If he were to pick another standout moment from his sporting year, it is not the world record-raising 6.26m clearance in Silesia from late August that comes most readily to his mind.
“The Karsten race,” he says, referring to the 100m exhibition showdown in Zurich between he and 400m hurdles world record-holder Karsten Warholm. “Even though I broke the world record three times, it was highlight number two of the year.”
Duplantis has long spoken of his sprinting prowess – it’s a key component of what sets him apart in the pole vault, too – but he was able to showcase it in style. That evening might not have been too easy on some members of his family, though.
He is coached by his father Greg, a former pole vaulter, and mother Helena, a former combined eventer who looks after the strength and conditioning and running side of things.

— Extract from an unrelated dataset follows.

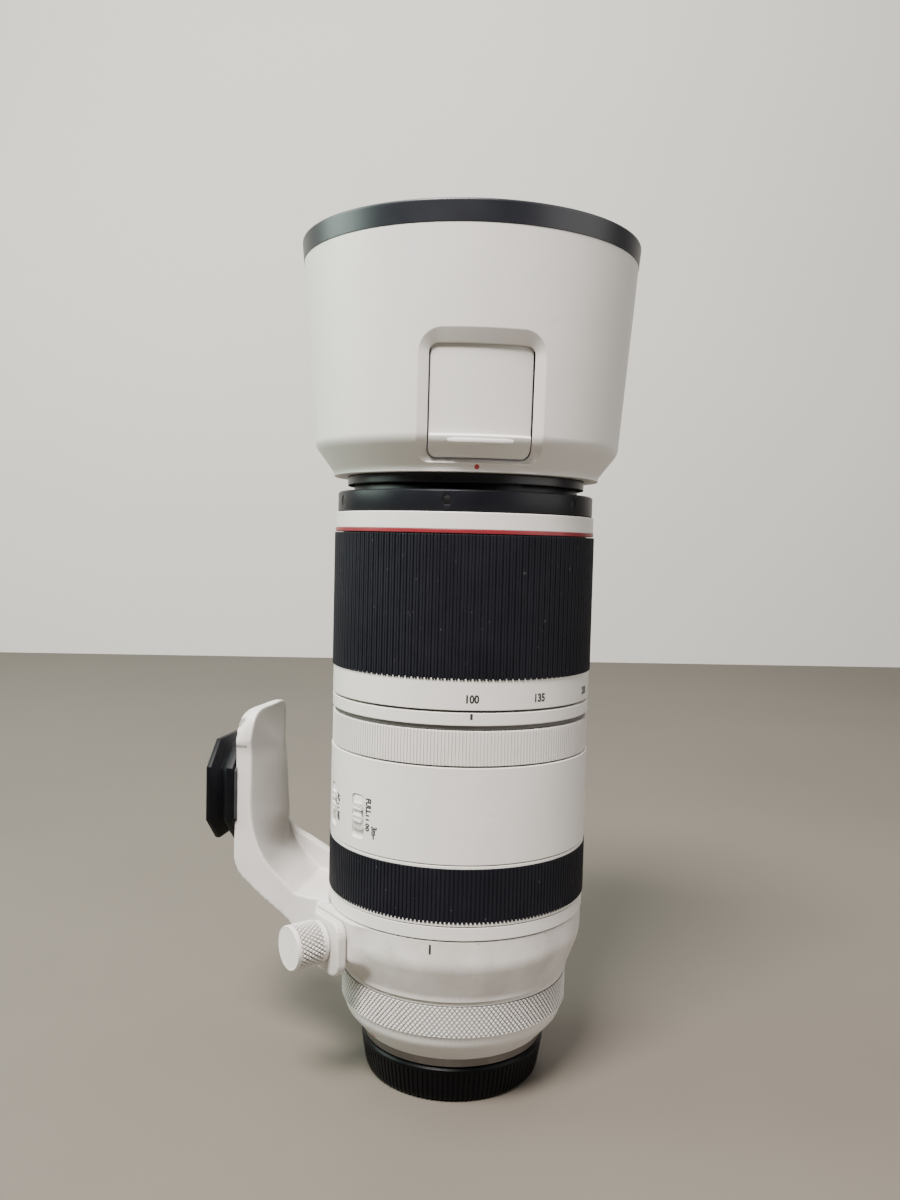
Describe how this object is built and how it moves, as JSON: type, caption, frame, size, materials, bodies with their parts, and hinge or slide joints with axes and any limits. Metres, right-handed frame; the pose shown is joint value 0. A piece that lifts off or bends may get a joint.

“I think my parents were more nervous for that than the Olympics, especially my mother,” grins Duplantis. “I think she felt a sense of pressure. This was her time to show what we do. Of course, I have to go out there and do it, but I’m just a result of all the work that’s put in before then. We have a great base in sprinting and we do a lot of sprint training. We train more like a sprinter than a pole vaulter and we’ve always thought that that’s been a real positive for our jumping. It was a moment to show it and also just have a lot of fun and compete for pride.”
With a world title to defend in Tokyo, Duplantis will be looking for more prize winning moments in 2025 – a thought that takes us full circle and back to that hunger.
“It’s alive and well,” says Duplantis. “I’m trying to enjoy it as much as I can. I have belief and I have hope that I can jump for many more years but, since turning professional in 2019 and now looking at the 2025 season, it’s unbelievable how fast that went. It makes you take a step back and try to realise how far you’ve come, and then also enjoy the rest of the ride, because I know it goes so unbelievably quickly.”
There should be plenty of time, though, to construct a few more great moments.